▶ **BRIEF**: Look for "hidden" in the listing below. Gather each line that contains it.

▶ **PROVIDED DATA**:
######

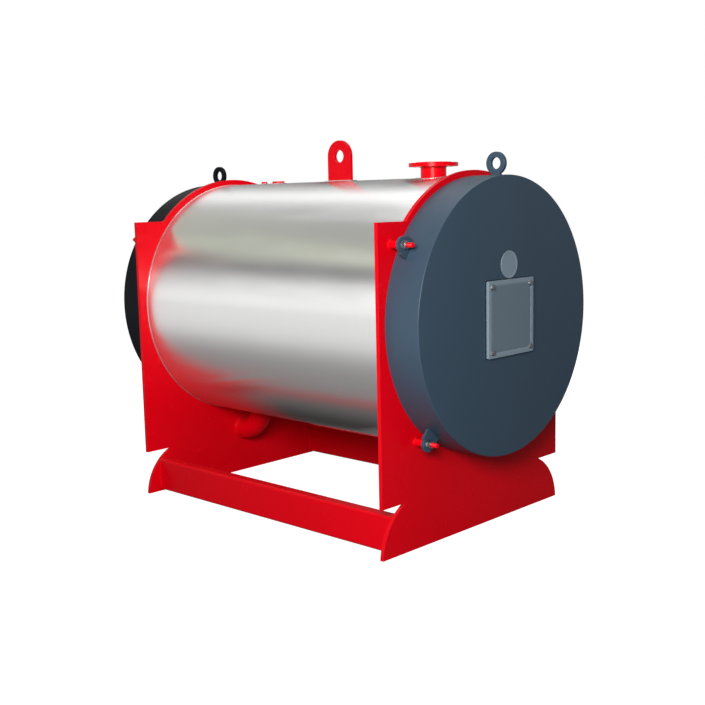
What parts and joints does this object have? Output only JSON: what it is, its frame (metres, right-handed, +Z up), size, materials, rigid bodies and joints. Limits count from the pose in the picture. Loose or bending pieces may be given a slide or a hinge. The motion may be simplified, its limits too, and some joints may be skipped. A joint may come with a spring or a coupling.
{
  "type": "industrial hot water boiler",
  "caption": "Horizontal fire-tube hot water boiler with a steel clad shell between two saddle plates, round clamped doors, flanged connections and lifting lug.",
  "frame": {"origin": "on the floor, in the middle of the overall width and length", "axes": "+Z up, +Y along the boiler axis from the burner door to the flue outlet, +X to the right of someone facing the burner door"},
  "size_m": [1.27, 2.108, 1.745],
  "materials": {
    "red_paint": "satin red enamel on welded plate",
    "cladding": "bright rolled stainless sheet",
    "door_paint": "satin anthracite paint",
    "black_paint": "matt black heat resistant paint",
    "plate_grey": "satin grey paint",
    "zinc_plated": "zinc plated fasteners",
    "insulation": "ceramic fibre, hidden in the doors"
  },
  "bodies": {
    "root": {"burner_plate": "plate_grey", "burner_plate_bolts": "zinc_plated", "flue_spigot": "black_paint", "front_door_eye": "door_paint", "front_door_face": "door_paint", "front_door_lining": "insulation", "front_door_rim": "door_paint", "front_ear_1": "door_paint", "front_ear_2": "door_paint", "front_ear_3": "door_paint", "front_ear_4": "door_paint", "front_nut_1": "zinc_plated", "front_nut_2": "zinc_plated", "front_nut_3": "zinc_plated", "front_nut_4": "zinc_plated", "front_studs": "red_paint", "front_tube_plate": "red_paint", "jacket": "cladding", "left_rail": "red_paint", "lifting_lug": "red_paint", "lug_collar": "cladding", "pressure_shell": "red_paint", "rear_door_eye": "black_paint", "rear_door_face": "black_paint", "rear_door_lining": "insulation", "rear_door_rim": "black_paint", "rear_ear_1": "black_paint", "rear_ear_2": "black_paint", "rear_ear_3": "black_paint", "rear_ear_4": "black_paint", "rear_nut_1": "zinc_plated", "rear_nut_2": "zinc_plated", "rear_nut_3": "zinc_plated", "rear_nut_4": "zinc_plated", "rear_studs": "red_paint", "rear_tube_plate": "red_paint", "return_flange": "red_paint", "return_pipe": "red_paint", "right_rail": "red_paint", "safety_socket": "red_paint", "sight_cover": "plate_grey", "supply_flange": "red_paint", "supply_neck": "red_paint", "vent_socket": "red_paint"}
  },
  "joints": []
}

######

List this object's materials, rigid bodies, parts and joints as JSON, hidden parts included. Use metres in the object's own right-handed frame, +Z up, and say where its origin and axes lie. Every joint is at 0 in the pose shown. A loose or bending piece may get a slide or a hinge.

######

▶ **RESULT OF THE TASK**:
    "insulation": "ceramic fibre, hidden in the doors"
List this object's materials, rigid bodies, parts and joints as JSON, hidden parts included. Use metres in the object's own right-handed frame, +Z up, and say where its origin and axes lie. Every joint is at 0 in the pose shown. A loose or bending piece may get a slide or a hinge.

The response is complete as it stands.